С. С. Стрекалову не удалось избежать и сурового прикосновения «Верховного судилища» страны. По ведомству сенатского межевого департамента на него было заведено дело о спорной земле в Харьковской губернии (присужденной князю Щербатову) с родовым поместьем казанского губернатора. Межевая канцелярия обратилась к нему за отзывом на предложение о получении равного количества земли, но в другом месте. В поданном ему документе содержалось множество неточностей относительно размера земель его родового поместья, да и вынесенная на решение в Государственный совет записка была составлена с ошибками. По-видимому, сама эта ситуация была Стрекалову неприятна и оскорбительна, поэтому его резкий отзыв, «содержащий неприличные выражения на счет мнения Государственного совета и решения общего собрания Правительствующего сената», был ему возвращен с целью составления нового, в «законном порядке». Нависла угроза его наказания как должностного лица за проявленное непочтение к Сенату, что и вынудило Стрекалова обратиться лично к императору.

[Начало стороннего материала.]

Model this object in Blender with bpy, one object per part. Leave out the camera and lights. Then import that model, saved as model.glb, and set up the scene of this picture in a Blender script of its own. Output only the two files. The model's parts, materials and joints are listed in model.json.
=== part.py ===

Высочайшим повелением от 21 февраля 1837 г. дело было приостановлено, но Сенат этим не удовлетворился. На основании статьи № 1269 Свода уголовных законов на рассмотрение министра юстиции была передана претензия к «блюстителю закона, по званию военного губернатора», который должен был знать «преимущественнее пред другими, что закон воспрещает употреблять подобные выражения, особенно против решения Верховного судилища». И в этот раз военного губернатора выручило вмешательство самого Николая I. Общими усилиями различных ведомств и влиятельных лиц было найдено компромиссное решение, и конфликт удалось замять. Стрекалов получил свой отзыв обратно, а Сенат приостановил исполнение резолюции по этому делу[531]

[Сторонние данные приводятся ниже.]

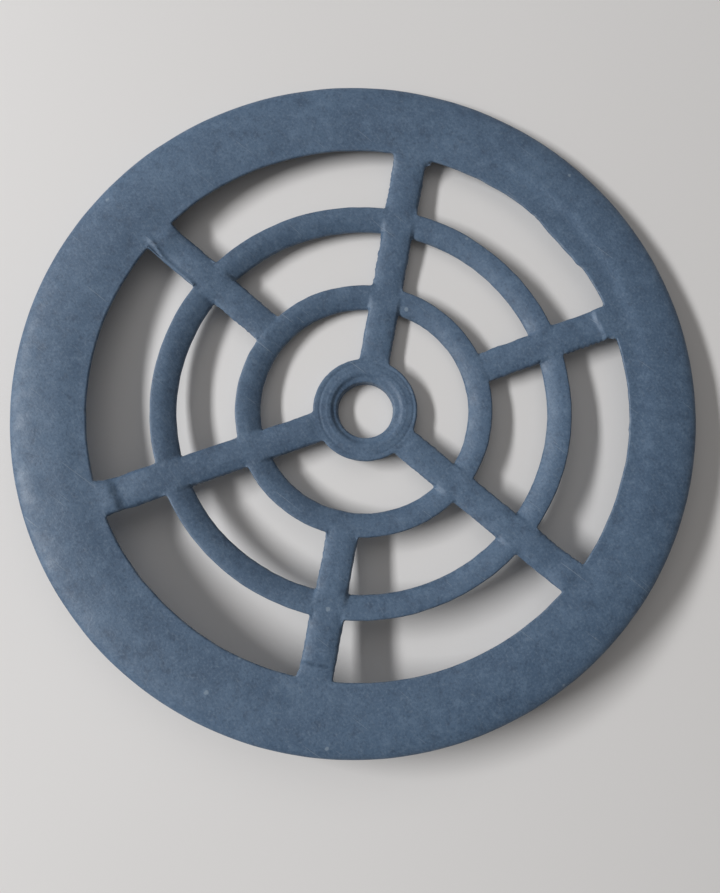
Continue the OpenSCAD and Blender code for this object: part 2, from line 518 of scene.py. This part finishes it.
def round_member(name, kind, lo, hi, columns, rows):
    """A whole ring between two walls. rows are shares of the way from lo to hi."""
    angle = np.linspace(0, TURN, columns, endpoint=False)

    def plan(depth):
        inner, outer = lo.at(angle, depth), hi.at(angle, depth)
        r = inner[:, None] + (outer - inner)[:, None] * rows[None, :]
        return np.dstack([r * np.cos(angle)[:, None], r * np.sin(angle)[:, None]])

    last = len(rows) - 1
    loops = [[(i, 0) for i in range(columns)], [(i, last) for i in range(columns)]]
    return solid(name, kind, plan, loops, wraps=True)


def even_rows(width, count):
    """Shares of the way across a member that is rounded on both edges."""
    edge = rounded_rows() / width
    return np.concatenate([edge, np.linspace(edge[-1], 1 - edge[-1], count)[1:-1], 1 - edge[::-1]])


def rim_rows(width):
    """Rows across the rim: its rounded inner edge, its flat, and its falling shoulder."""
    edge = rounded_rows() / width
    crest = (CREST_R - RIM_LO) / width
    shoulder = crest + (1 - crest) * np.sin(np.linspace(0, math.pi / 2, 13))
    return np.concatenate([edge, np.linspace(edge[-1], crest, 9)[1:-1], shoulder])


BAR_STATIONS = (34, 22, 22)             # between the fillets of each set of bars
BAR_COLUMNS = 18                        # across a bar's face, up to its rounded edges


def bar_stations(middle):
    """Stations along a bar: the share of the way out, the offset from the wall there, and the
    flare. In the fillet at each end the offset is a length, and between them it is None."""
    turn = np.linspace(0, math.pi / 2, FLARE_STATIONS)
    offsets = FILLET * (1 - np.cos(turn))
    flares = FILLET * (1 - np.sin(turn))
    start = [(0.0, offset, flare) for offset, flare in zip(offsets, flares)]
    between = [(share, None, 0.0) for share in np.linspace(0, 1, middle + 2)[1:-1]]
    end = [(1.0, -offset, flare) for offset, flare in zip(offsets[::-1], flares[::-1])]
    return start + between + end


def bar_row(bar, columns, depth, share, offset, flare):
    """One row of points across a bar, along an arc about the grate's axis."""
    edge = rounded_rows()
    lo_r, hi_r = bar.lo.radius, bar.hi.radius
    guess = np.array([lo_r + share * (hi_r - lo_r) + (offset or 0)])
    left = bar.half_width(guess, 1, depth)[0] + flare
    right = bar.half_width(guess, -1, depth)[0] + flare
    inside = np.linspace(edge[-1] - right, left - edge[-1], columns)[1:-1]
    across = np.concatenate([edge - right, inside, (left - edge)[::-1]])
    angle = bar.angle + np.arcsin(across / guess)
    lo, hi = bar.lo.at(angle, depth), bar.hi.at(angle, depth)
    if offset is None:
        r = lo + FILLET + share * (hi - lo - 2 * FILLET)
    else:
        r = (lo if share == 0 else hi) + offset
    along = np.sqrt(r ** 2 - across ** 2)
    c, s = math.cos(bar.angle), math.sin(bar.angle)
    return np.column_stack([along * c - across * s, along * s + across * c])


def grid_outline(n, m):
    """Index pairs round the edge of an n by m grid."""
    out = [(i, 0) for i in range(n)] + [(n - 1, j) for j in range(1, m)]
    back = [(i, m - 1) for i in range(n - 2, -1, -1)] + [(0, j) for j in range(m - 2, 0, -1)]
    return out + back


def bar_member(bar, middle, columns):
    """One stretch of bar. Its ends flare in fillets that meet the round walls, and its
    stations follow those walls, so that it ends exactly where its neighbours begin."""
    stations = bar_stations(middle)

    def plan(depth):
        return np.array([bar_row(bar, columns, depth, *station) for station in stations])

    loop = grid_outline(len(stations), 2 * len(rounded_rows()) + columns - 2)
    return solid(bar.node + "_casting", "member", plan, [loop], wraps=False)


# ---------------------------------------------------------------- materials

class Shader:
    """A little help for writing node trees."""

    def __init__(self, name):
        self.material = bpy.data.materials.new(name)
        self.material.use_nodes = True
        self.tree = self.material.node_tree
        self.bsdf = self.tree.nodes["Principled BSDF"]
        self.place = self.add("ShaderNodeTexCoord").outputs["Object"]

    def add(self, kind, **settings):
        made = self.tree.nodes.new(kind)
        for key, value in settings.items():
            setattr(made, key, value)
        return made

    def link(self, source, target):
        if isinstance(source, (int, float, tuple)):
            target.default_value = source
        else:
            self.tree.links.new(source, target)

    def noise(self, scale, detail=3.0, roughness=0.55, place=None):
        made = self.add("ShaderNodeTexNoise")
        made.inputs["Scale"].default_value = scale
        made.inputs["Detail"].default_value = detail
        made.inputs["Roughness"].default_value = roughness
        self.link(place or self.place, made.inputs["Vector"])
        return made.outputs["Fac"]

    def stretched(self, turn, scale):
        """Coordinates turned about Z by turn and stretched by scale."""
        spin = self.add("ShaderNodeMapping")
        spin.inputs["Rotation"].default_value = (0, 0, turn)
        self.link(self.place, spin.inputs["Vector"])
        pull = self.add("ShaderNodeMapping")
        pull.inputs["Scale"].default_value = scale
        self.link(spin.outputs["Vector"], pull.inputs["Vector"])
        return pull.outputs["Vector"]

    def span(self, value, low, high, out_low=0.0, out_high=1.0):
        """Maps value from low..high to out_low..out_high, smoothly and clamped."""
        made = self.add("ShaderNodeMapRange", interpolation_type="SMOOTHSTEP")
        for key, number in (("From Min", low), ("From Max", high),
                            ("To Min", out_low), ("To Max", out_high)):
            made.inputs[key].default_value = number
        self.link(value, made.inputs["Value"])
        return made.outputs["Result"]

    def math(self, operation, a, b):
        made = self.add("ShaderNodeMath", operation=operation)
        self.link(a, made.inputs[0])
        self.link(b, made.inputs[1])
        return made.outputs["Value"]

    def mix(self, share, a, b):
        """Colour a turned into colour b by share."""
        made = self.add("ShaderNodeMix", data_type="RGBA")
        self.link(share, made.inputs["Factor"])
        for source, target in ((a, made.inputs["A"]), (b, made.inputs["B"])):
            target = [s for s in made.inputs if s.name == target.name and s.type == "RGBA"][0]
            self.link(source, target)
        return [s for s in made.outputs if s.type == "RGBA"][0]

    def bump(self, height, distance, strength=1.0, normal=None):
        made = self.add("ShaderNodeBump")
        made.inputs["Distance"].default_value = distance
        made.inputs["Strength"].default_value = strength
        self.link(height, made.inputs["Height"])
        if normal is not None:
            self.link(normal, made.inputs["Normal"])
        return made.outputs["Normal"]


SCRATCH_TURN = math.radians(48)         # the scratches run from upper left to lower right
DARK_PAINT = (0.058, 0.101, 0.166, 1)
LIGHT_PAINT = (0.074, 0.124, 0.196, 1)
PALE_MOTTLE = (0.112, 0.172, 0.255, 1)
DARK_MOTTLE = (0.034, 0.060, 0.104, 1)
PALE_GRAIN = (0.135, 0.185, 0.25, 1)
DARK_GRAIN = (0.026, 0.046, 0.080, 1)
STREAK = (0.17, 0.215, 0.27, 1)
SCRATCH = (0.32, 0.37, 0.42, 1)
WORN_PAINT = (0.16, 0.20, 0.25, 1)
CHIP = (0.26, 0.32, 0.38, 1)


def paint_colour(s, mottle, grain):
    """The paint itself: broad blotches, then mottling, then grain, each lighter and darker."""
    blotches = s.span(s.noise(60, 4), 0.3, 0.7)
    colour = s.mix(blotches, DARK_PAINT, LIGHT_PAINT)
    colour = s.mix(s.span(mottle, 0.5, 0.7, 0, 0.6), colour, PALE_MOTTLE)
    colour = s.mix(s.span(mottle, 0.48, 0.3, 0, 0.6), colour, DARK_MOTTLE)
    colour = s.mix(s.span(grain, 0.5, 0.7, 0, 0.5), colour, PALE_GRAIN)
    return s.mix(s.span(grain, 0.48, 0.3, 0, 0.5), colour, DARK_GRAIN)


def edge_wear(s):
    """Where the paint has worn, in ragged patches along the edges."""
    edge = s.add("ShaderNodeAttribute", attribute_name="edge").outputs["Fac"]
    ragged = s.math("MULTIPLY", edge, s.span(s.noise(420, 4, 0.65), 0.35, 0.62))
    return s.span(ragged, 0.25, 0.85)


def chips(s, grain):
    """Where the paint has small chips, with ragged edges, in a few cells in a hundred."""
    cells = s.add("ShaderNodeTexVoronoi", feature="F1")
    cells.inputs["Scale"].default_value = 140
    s.link(s.place, cells.inputs["Vector"])
    ragged = s.math("ADD", cells.outputs["Distance"], s.math("MULTIPLY", grain, 0.16))
    pick = s.add("ShaderNodeSeparateColor")
    s.link(cells.outputs["Color"], pick.inputs["Color"])
    return s.math("MULTIPLY", s.span(ragged, 0.19, 0.15), s.span(pick.outputs["Red"], 0.93, 0.94))


def painted_iron():
    """Satin blue-black paint over sand-cast iron, mottled, scuffed and worn along its edges."""
    s = Shader("painted_iron")
    mottle = s.noise(270, 6, 0.68)
    grain = s.noise(1300, 3, 0.7)
    brushed = s.noise(1.0, 3, 0.6, s.stretched(SCRATCH_TURN, (260, 2600, 500)))
    fine = s.noise(1.0, 1, 0.5, s.stretched(SCRATCH_TURN - 0.35, (45, 2200, 300)))
    scratches = s.span(fine, 0.735, 0.78)
    worn = edge_wear(s)

    colour = paint_colour(s, mottle, grain)
    colour = s.mix(s.math("MULTIPLY", s.span(brushed, 0.52, 0.74), 0.22), colour, STREAK)
    colour = s.mix(s.math("MULTIPLY", scratches, 0.3), colour, SCRATCH)
    colour = s.mix(s.math("MULTIPLY", worn, 0.45), colour, WORN_PAINT)
    colour = s.mix(s.math("MULTIPLY", chips(s, grain), 0.5), colour, CHIP)
    s.link(colour, s.bsdf.inputs["Base Color"])

    rough = s.span(s.noise(240, 3), 0.3, 0.7, 0.49, 0.64)
    rough = s.math("SUBTRACT", rough, s.math("MULTIPLY", worn, 0.08))
    s.link(rough, s.bsdf.inputs["Roughness"])
    s.bsdf.inputs["Metallic"].default_value = 0.0
    s.bsdf.inputs["Specular IOR Level"].default_value = 0.5

    pitted = s.bump(mottle, 0.00022, 0.6)
    sandy = s.bump(grain, 0.00007, 0.9, pitted)
    scuffed = s.bump(s.math("ADD", brushed, scratches), 0.00003, 0.7, sandy)
    s.link(scuffed, s.bsdf.inputs["Normal"])
    return s.material


def pale_floor():
    s = Shader("pale_floor")
    soft = s.span(s.noise(3, 2), 0.3, 0.7)
    colour = s.mix(soft, (0.70, 0.68, 0.665, 1), (0.73, 0.71, 0.695, 1))
    s.link(colour, s.bsdf.inputs["Base Color"])
    s.bsdf.inputs["Roughness"].default_value = 0.75
    s.bsdf.inputs["Specular IOR Level"].default_value = 0.2
    return s.material


# ---------------------------------------------------------------- the grate

IRON = painted_iron()


def finish_piece(piece, node):
    piece.data.materials.append(IRON)
    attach(piece, "root")
    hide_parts(node)


def build_rings():
    outer_rows = even_rows(OUTER_HI - OUTER_LO, 9)
    inner_rows = even_rows(INNER_HI - INNER_LO, 9)
    rings = (
        ("rim", "rim", RIM_INSIDE, RIM_OUTSIDE, 840, rim_rows(RIM_HI - RIM_LO)),
        ("outer_ring", "member", OUTER_INSIDE, OUTER_OUTSIDE, 640, outer_rows),
        ("inner_ring", "member", INNER_INSIDE, INNER_OUTSIDE, 420, inner_rows),
        ("hub", "hub", HOLE, HUB_SIDE, 240, even_rows(HUB_R - HOLE_R, 26)),
    )
    for node, kind, lo, hi, columns, rows in rings:
        finish_piece(round_member(node + "_casting", kind, lo, hi, columns, rows), node)


def build_bars():
    for bars, middle in zip(BAR_SETS, BAR_STATIONS):
        for bar in bars:
            finish_piece(bar_member(bar, middle, BAR_COLUMNS), bar.node)


# ---------------------------------------------------------------- stage, light and camera

def build_floor():
    """The hub is the grate's lowest part, so the grate rocks over until its rim touches the
    floor too. The floor is tilted to lie where the grate's frame then has it."""
    lean_to = math.radians(86)
    hub_bevel, rim_bevel = 0.5, 0.6     # the CAD's, round the underside
    hub_edge, rim_edge = HUB_R - hub_bevel, RIM_HI - rim_bevel
    slope = math.atan2(SEAT_Z, rim_edge - hub_edge)
    mesh = bpy.data.meshes.new("floor")
    bm = bmesh.new()
    bmesh.ops.create_grid(bm, x_segments=8, y_segments=8, size=4.0)
    bm.to_mesh(mesh)
    bm.free()
    floor = bpy.data.objects.new("floor", mesh)
    bpy.context.collection.objects.link(floor)
    axis = Vector((math.sin(lean_to), -math.cos(lean_to), 0))
    hinge = Vector((math.cos(lean_to), math.sin(lean_to), 0)) * (hub_edge * MM)
    turn = Matrix.Rotation(slope, 4, axis)
    floor.matrix_world = Matrix.Translation(hinge) @ turn @ Matrix.Translation(-hinge)
    mesh.materials.append(pale_floor())


def build_camera():
    """Above the grate and a little in front of it, looking down and towards its far side."""
    data = bpy.data.cameras.new("camera")
    camera = bpy.data.objects.new("camera", data)
    bpy.context.collection.objects.link(camera)
    data.sensor_width = 36
    data.lens = 34.3
    data.shift_x, data.shift_y = -0.111, 0.009
    ahead = Vector((0.0657, 0.1413, -0.9878)).normalized()
    right = Vector((0.9829, 0.1618, 0.0885))
    right = (right - ahead * right.dot(ahead)).normalized()
    up = right.cross(ahead)
    place = Vector((13.3, -45.1, 258.9)) * MM
    turn = Matrix((right, up, -ahead)).transposed().to_4x4()
    camera.matrix_world = Matrix.Translation(place) @ turn
    data.clip_start, data.clip_end = 0.005, 50
    bpy.context.scene.camera = camera


def area_light(name, direction, distance, size, energy, colour):
    data = bpy.data.lights.new(name, "AREA")
    data.shape = "RECTANGLE"
    data.size, data.size_y = size
    data.energy = energy
    data.color = colour
    lamp = bpy.data.objects.new(name, data)
    bpy.context.collection.objects.link(lamp)
    towards = Vector(direction).normalized()
    lamp.location = towards * distance
    lamp.rotation_euler = towards.to_track_quat("Z", "Y").to_euler()


def compass(azimuth, elevation):
    a, e = math.radians(azimuth), math.radians(elevation)
    return (math.cos(a) * math.cos(e), math.sin(a) * math.cos(e), math.sin(e))


def build_light():
    """A window low on the left, a broad soft light over the far side, and the even light of a
    pale room."""
    area_light("window", compass(189, 36), 1.6, (1.0, 0.18), 27.5, (0.97, 0.985, 1.0))
    area_light("room", compass(100, 58), 1.6, (1.6, 1.2), 3.6, (0.95, 0.97, 1.0))
    world = bpy.data.worlds.new("room")
    world.use_nodes = True
    sky = world.node_tree.nodes["Background"]
    sky.inputs["Color"].default_value = (1.0, 0.97, 0.94, 1)
    sky.inputs["Strength"].default_value = 0.172
    bpy.context.scene.world = world
    bpy.context.scene.view_settings.view_transform = "Standard"


build_camera()
build_rings()
build_bars()
build_floor()
build_light()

. В материалах III Отделения отчетливо прослеживается «особая монаршая милость» по отношению к казанскому начальнику губернии. Это отложилось и в памяти очевидцев пребывания Николая I в Казани[532]. На следующий год при посещении губернии наследником престола цесаревичем Александром Николаевичем публично и торжественно «лично от имени его императорского величества» генерал-лейтенанту Стрекалову был вручен генерал-адъютантский шифр и аксельбанты[533]. Награды, почести, личное покровительство императора были внешними атрибутами усиления власти казанского губернатора. Благодаря целому комплексу мер, проводимых в течение ряда лет в пределах всей страны, вес губернаторской должности повсеместно был восстановлен.Для Казани губернаторство Стрекалова оказалось поворотным. Не случайно в памяти современников он был запечатлен как «губернатор доброго, старого времени». Следует отдать должное его личному обаянию. Степан Степанович сумел преодолеть чопорность казанского дворянства, привнести в местное общество столичные манеры и правила светской жизни. Вот один из откликов на его нововведения: «…имея только пятьдесят лет, он был полон жизни, любил общество и, как человек богатый, был очень радушный хозяин. Вообще это был барин широкой руки. С самого своего приезда в Казань Стрекалов умел соединить тамошнее разрознен ное общество частыми, блестящими и радушными приемами, он сблизил отдельные кружки своею изящною деликатностью. Стрекалов положил конец оргиям и буйным развлечениям, ввел официальные балы тезоименитства императора и рождения наследника, на эти собрания он являлся в полной парадной форме во всех своих регалиях и окруженным своим блестящим штабом, что крайне нравилось и веселило все казанское общество»[534]
.Этот «столичный тон» быстро и легко прижился в Казани, благодаря энергии и стараниям дочерей губернатора, выпускницам Смольного института благородных девиц. Один из очевидцев столь стремительного изменения уклада жизни высшего казанского общества, вернувшись в Казань после длительного перерыва, ее не узнал: «На место простоты обращения, радушия приема явились пустые церемонии, этикет, холодность, неприветливость. Прежде бывало, выезжая из дома, не определяешь себе цели посещения и входишь в первый знакомый дом, если только по освещению в окнах видишь, что хозяева „у себя“… теперь же явились счеты визитами, приезды только на званые обеды и вечера. Самые танцевальные собрания утратили свою веселость. Натянутость и излишние светские приемы лишили начальной простоты общественную жизнь»[535]
. Однако эта «порча патриархальных провинциальных нравов» оказалась по вкусу большинству местных аристократов, желавших чувствовать себя и в губернском городе как в столице. К тому же искушенное и щепетильное казанское дворянство наконец-таки заполучило «хозяина губернии», достойного их внимания и уважения.